-- Given data start --
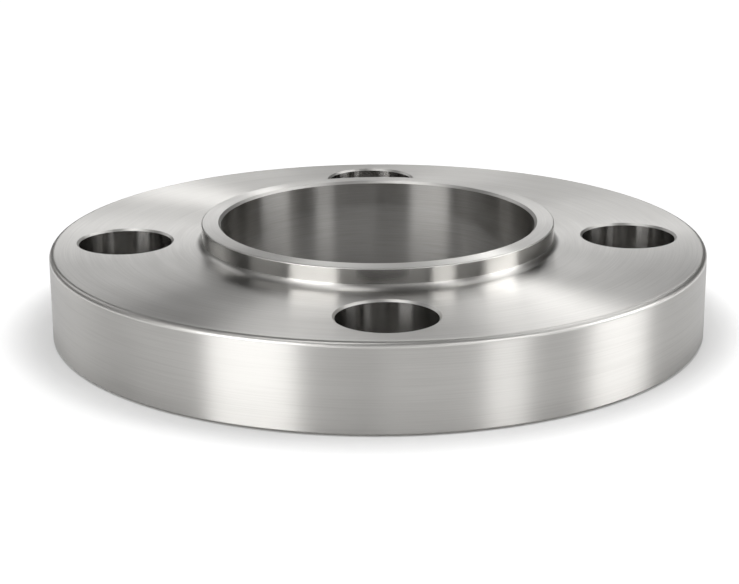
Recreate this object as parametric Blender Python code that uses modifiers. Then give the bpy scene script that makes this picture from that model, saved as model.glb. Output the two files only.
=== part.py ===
"""Hubbed slip-on pipe flange: one turned steel ring with a short hub and four bolt holes.

Metres, +Z up along the flange's axis. The gasket face lies on z = 0, centred on the origin,
the hub points up, and the bolt holes sit on the X and Y axes.
"""

from math import cos, pi, radians, sin

import bpy

# Driving sizes, worked outwards from the bore (metres)
BORE_DIAMETER = 0.0610          # takes a 60.3 mm pipe
HUB_WALL = 0.00375              # metal between the bore and the hub's side
HUB_TO_BOLT_HOLE = 0.00595      # flat land between the hub's side and a bolt hole
BOLT_HOLE_DIAMETER = 0.0180
BOLT_HOLE_TO_RIM = 0.0053       # metal left outside a bolt hole
BOLT_HOLE_COUNT = 4

# Heights (metres)
RIM_THICKNESS = 0.0165
HUB_RISE = 0.0040               # how far the hub stands above the bolting face

# Edge forms left by the lathe and the drill (metres)
RIM_TOP_ROUND = 0.0010
RIM_BOTTOM_CHAMFER = 0.0005
HUB_FILLET = 0.0012             # inside radius where the hub meets the bolting face
HUB_EDGE_CHAMFER = 0.0002
BORE_MOUTH_CHAMFER = 0.0005
BOLT_HOLE_CHAMFER = 0.0004
CUTTER_OVERRUN = 0.0005         # how far a drill passes beyond each face

# How finely round stretches are drawn
BODY_STEPS = 144
BOLT_HOLE_STEPS = 40
ROUND_SEGMENTS = 5
SHARP_ANGLE = radians(25.0)
MERGE_DISTANCE = 0.00001

# Radii and heights that follow from the sizes above
BORE_RADIUS = BORE_DIAMETER / 2
HUB_RADIUS = BORE_RADIUS + HUB_WALL
BOLT_HOLE_RADIUS = BOLT_HOLE_DIAMETER / 2
BOLT_CIRCLE_RADIUS = HUB_RADIUS + HUB_TO_BOLT_HOLE + BOLT_HOLE_RADIUS
FLANGE_RADIUS = BOLT_CIRCLE_RADIUS + BOLT_HOLE_RADIUS + BOLT_HOLE_TO_RIM
HUB_TOP = RIM_THICKNESS + HUB_RISE


def clear_scene():
    """Start from an empty scene."""
    for old in list(bpy.data.objects):
        bpy.data.objects.remove(old)


def new_collection(name):
    """A collection linked to the scene."""
    collection = bpy.data.collections.new(name)
    bpy.context.scene.collection.children.link(collection)
    return collection


def arc(centre_x, centre_z, radius, start, end):
    """Points along a circular arc in the XZ plane, its two ends included."""
    points = []
    for step in range(ROUND_SEGMENTS + 1):
        angle = start + (end - start) * step / ROUND_SEGMENTS
        points.append((centre_x + radius * cos(angle), centre_z + radius * sin(angle)))
    return points


def flange_profile():
    """Half section of the turned body: a closed outline, down the outside and up the bore."""
    hub_edge = [
        (HUB_RADIUS - HUB_EDGE_CHAMFER, HUB_TOP),
        (HUB_RADIUS, HUB_TOP - HUB_EDGE_CHAMFER),
    ]
    fillet = arc(HUB_RADIUS + HUB_FILLET, RIM_THICKNESS + HUB_FILLET, HUB_FILLET, pi, 1.5 * pi)
    rim_round = arc(FLANGE_RADIUS - RIM_TOP_ROUND, RIM_THICKNESS - RIM_TOP_ROUND, RIM_TOP_ROUND, pi / 2, 0.0)
    rim_foot = [
        (FLANGE_RADIUS, RIM_BOTTOM_CHAMFER),
        (FLANGE_RADIUS - RIM_BOTTOM_CHAMFER, 0.0),
    ]
    bore = [
        (BORE_RADIUS + BORE_MOUTH_CHAMFER, 0.0),
        (BORE_RADIUS, BORE_MOUTH_CHAMFER),
        (BORE_RADIUS, HUB_TOP - BORE_MOUTH_CHAMFER),
        (BORE_RADIUS + BORE_MOUTH_CHAMFER, HUB_TOP),
    ]
    return hub_edge + fillet + rim_round + rim_foot + bore


def bolt_hole_profile():
    """Half section of the drill that cuts a bolt hole and breaks its two edges at 45 degrees."""
    mouth_radius = BOLT_HOLE_RADIUS + BOLT_HOLE_CHAMFER + CUTTER_OVERRUN
    return [
        (0.0, RIM_THICKNESS + CUTTER_OVERRUN),
        (mouth_radius, RIM_THICKNESS + CUTTER_OVERRUN),
        (BOLT_HOLE_RADIUS, RIM_THICKNESS - BOLT_HOLE_CHAMFER),
        (BOLT_HOLE_RADIUS, BOLT_HOLE_CHAMFER),
        (mouth_radius, -CUTTER_OVERRUN),
        (0.0, -CUTTER_OVERRUN),
    ]


def turned(name, profile, steps, closed, collection):
    """An object that turns a profile in the XZ plane round the Z axis."""
    mesh = bpy.data.meshes.new(name)
    vertices = [(x, 0.0, z) for x, z in profile]
    edges = [(index, index + 1) for index in range(len(profile) - 1)]
    if closed:
        edges.append((len(profile) - 1, 0))
    mesh.from_pydata(vertices, edges, [])
    turned_object = bpy.data.objects.new(name, mesh)
    collection.objects.link(turned_object)
    screw = turned_object.modifiers.new("Turn", "SCREW")
    screw.axis = "Z"
    screw.steps = steps
    screw.render_steps = steps
    screw.use_merge_vertices = True
    screw.merge_threshold = MERGE_DISTANCE
    return turned_object


def drill_bolt_holes(flange, cutter_collection):
    """Cut the bolt holes, evenly spaced on the bolt circle, with one cutter for each hole."""
    for index in range(BOLT_HOLE_COUNT):
        angle = 2 * pi * index / BOLT_HOLE_COUNT
        cutter = turned(f"bolt_hole_drill_{index + 1}", bolt_hole_profile(), BOLT_HOLE_STEPS, False, cutter_collection)
        cutter.location = (BOLT_CIRCLE_RADIUS * cos(angle), BOLT_CIRCLE_RADIUS * sin(angle), 0.0)
        cutter.rotation_euler.z = angle
        cutter.display_type = "WIRE"
        cutter.hide_render = True
        cut = flange.modifiers.new(f"Bolt hole {index + 1}", "BOOLEAN")
        cut.operation = "DIFFERENCE"
        cut.solver = "EXACT"
        cut.object = cutter


def keep_cut_shape(flange):
    """Make the drilled shape the flange's own mesh, and shade it smooth between its sharp edges."""
    bpy.context.view_layer.update()
    evaluated = flange.evaluated_get(bpy.context.evaluated_depsgraph_get())
    drilled = bpy.data.meshes.new_from_object(evaluated)
    drilled.name = flange.name
    flange.modifiers.clear()
    flange.data = drilled
    drilled.shade_smooth()
    drilled.set_sharp_from_angle(angle=SHARP_ANGLE)


def turned_steel():
    """Bright machined stainless steel."""
    material = bpy.data.materials.new("turned_steel")
    material.use_nodes = True
    shader = material.node_tree.nodes["Principled BSDF"]
    shader.inputs["Base Color"].default_value = (0.60, 0.59, 0.57, 1.0)
    shader.inputs["Metallic"].default_value = 1.0
    shader.inputs["Roughness"].default_value = 0.30
    return material


def build():
    """The flange in one collection and its drills in another."""
    clear_scene()
    flange_collection = new_collection("Pipe flange")
    cutter_collection = new_collection("Cutters")
    flange = turned("flange", flange_profile(), BODY_STEPS, True, flange_collection)
    drill_bolt_holes(flange, cutter_collection)
    keep_cut_shape(flange)
    flange.data.materials.append(turned_steel())


build()
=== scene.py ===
# %% [markdown]
# # A turned steel pipe flange
#
# A pipe flange is a ring of steel that is welded to the end of a pipe, so that the pipe can be
# bolted to its neighbour. This one is a slip-on flange: the pipe passes through the bore and is
# welded to the short hub. Almost all of it comes off a lathe, and four drilled holes finish it.
#
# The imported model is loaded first. Its solid gives the sizes, and everything below is built round
# the same axis, with the gasket face on z = 0.

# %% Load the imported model
from math import cos, pi, radians, sin, tan

import bmesh
import bpy
from mathutils import Matrix, Vector


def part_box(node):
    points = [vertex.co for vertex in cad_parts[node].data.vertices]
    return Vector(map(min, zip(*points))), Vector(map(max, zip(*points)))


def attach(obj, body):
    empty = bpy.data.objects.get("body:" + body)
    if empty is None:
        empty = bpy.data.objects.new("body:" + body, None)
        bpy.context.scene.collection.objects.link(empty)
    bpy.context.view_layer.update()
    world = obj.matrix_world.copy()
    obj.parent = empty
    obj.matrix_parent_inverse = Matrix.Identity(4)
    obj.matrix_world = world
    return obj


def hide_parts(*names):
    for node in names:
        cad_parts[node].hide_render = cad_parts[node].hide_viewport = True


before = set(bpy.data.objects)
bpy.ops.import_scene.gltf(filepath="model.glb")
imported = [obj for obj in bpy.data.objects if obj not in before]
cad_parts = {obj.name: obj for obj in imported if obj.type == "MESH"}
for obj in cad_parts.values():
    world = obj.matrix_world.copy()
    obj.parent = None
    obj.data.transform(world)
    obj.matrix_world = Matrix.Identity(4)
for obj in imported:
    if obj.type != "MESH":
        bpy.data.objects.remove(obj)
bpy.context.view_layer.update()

MM = 0.001
low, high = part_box("flange")
FLANGE_RADIUS = (high[0] - low[0]) / 2
HUB_TOP = high[2]
print(f"flange {2 * FLANGE_RADIUS / MM:.1f} mm across and {HUB_TOP / MM:.1f} mm high")

# %% [markdown]
# ## Sizes read from the solid
#
# The bore, the hub and the rim's thickness could be typed in again, but then two files would have
# to agree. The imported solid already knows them: its vertices lie on the real edges. So the bore is
# the smallest radius found, and the bolting face is the highest level found outside the hub. The
# bolt hole on the +X side gives its own radius and that of the bolt circle.

# %% Measure the solid
END_MARGIN = 0.3 * MM
RING_MARGIN = 3 * MM
solid_points = [vertex.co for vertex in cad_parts["flange"].data.vertices]
BORE_RADIUS = min(point.xy.length for point in solid_points)
hub_points = [point for point in solid_points if point.z > HUB_TOP - END_MARGIN]
HUB_RADIUS = max(point.xy.length for point in hub_points)
rim_points = [point for point in solid_points if point.xy.length > HUB_RADIUS + RING_MARGIN]
RIM_THICKNESS = max(point.z for point in rim_points)
print(f"bore {2 * BORE_RADIUS / MM:.1f} and hub {2 * HUB_RADIUS / MM:.1f} mm across")
print(f"rim {RIM_THICKNESS / MM:.1f} mm thick")

inner_points = [point for point in rim_points if point.xy.length < FLANGE_RADIUS - RING_MARGIN]
hole_points = [point for point in inner_points if point.x > abs(point.y)]
hole_ends = [min(point.x for point in hole_points), max(point.x for point in hole_points)]
BOLT_CIRCLE_RADIUS = sum(hole_ends) / 2
HOLE_RADIUS = min((point.xy - Vector((BOLT_CIRCLE_RADIUS, 0))).length for point in hole_points)
print(f"bolt holes {2 * HOLE_RADIUS / MM:.1f} on a circle of {2 * BOLT_CIRCLE_RADIUS / MM:.1f} mm")

# %% [markdown]
# ## The outlines that the lathe cuts
#
# A turned part is a drawing spun round an axis, so each pass of the lathe is one outline of radius
# and height. The real part has no truly sharp corner: the rim has a small round, the hub meets the
# face in a fillet, and the bore has a chamfer at each end. Those small forms catch the light.
#
# A round that runs straight into a flat would bend the flat's shading, because a vertex shares one
# normal between both. A narrow guard band beside each round keeps that bend to a hair's width.

# %% Edge forms and how finely they are drawn
RIM_ROUND = 1.0 * MM
RIM_FOOT_CHAMFER = 0.5 * MM
HUB_FILLET = 1.2 * MM
HUB_EDGE_ROUND = 0.25 * MM
BORE_CHAMFER = 0.5 * MM
GUARD_BAND = 0.15 * MM
GROOVE_PITCH = 0.5 * MM
GROOVE_DEPTH = 0.08 * MM
GROOVE_COUNT = 14
TURN_STEPS = 360
ROUND_STEPS = 10


def arc(centre_radius, centre_height, size, start, end):
    """Points along a quarter round of an outline, from one angle in degrees to the other."""
    turn = (end - start) / ROUND_STEPS
    angles = [radians(start + turn * step) for step in range(ROUND_STEPS + 1)]
    return [(centre_radius + size * cos(a), centre_height + size * sin(a)) for a in angles]


# %% The rim, from the bolting face out and down to the floor
rim_outline = [(FLANGE_RADIUS - RIM_ROUND - GUARD_BAND, RIM_THICKNESS)]
rim_outline += arc(FLANGE_RADIUS - RIM_ROUND, RIM_THICKNESS - RIM_ROUND, RIM_ROUND, 90, 0)
rim_outline += [
    (FLANGE_RADIUS, RIM_THICKNESS - RIM_ROUND - GUARD_BAND),
    (FLANGE_RADIUS, RIM_FOOT_CHAMFER),
    (FLANGE_RADIUS - RIM_FOOT_CHAMFER, 0),
]
print(f"the rim is {len(rim_outline)} points")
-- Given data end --
What the exercise asks - Which lines hold the string "Identity"? List them all.

Task answer -
    obj.matrix_parent_inverse = Matrix.Identity(4)
    obj.matrix_world = Matrix.Identity(4)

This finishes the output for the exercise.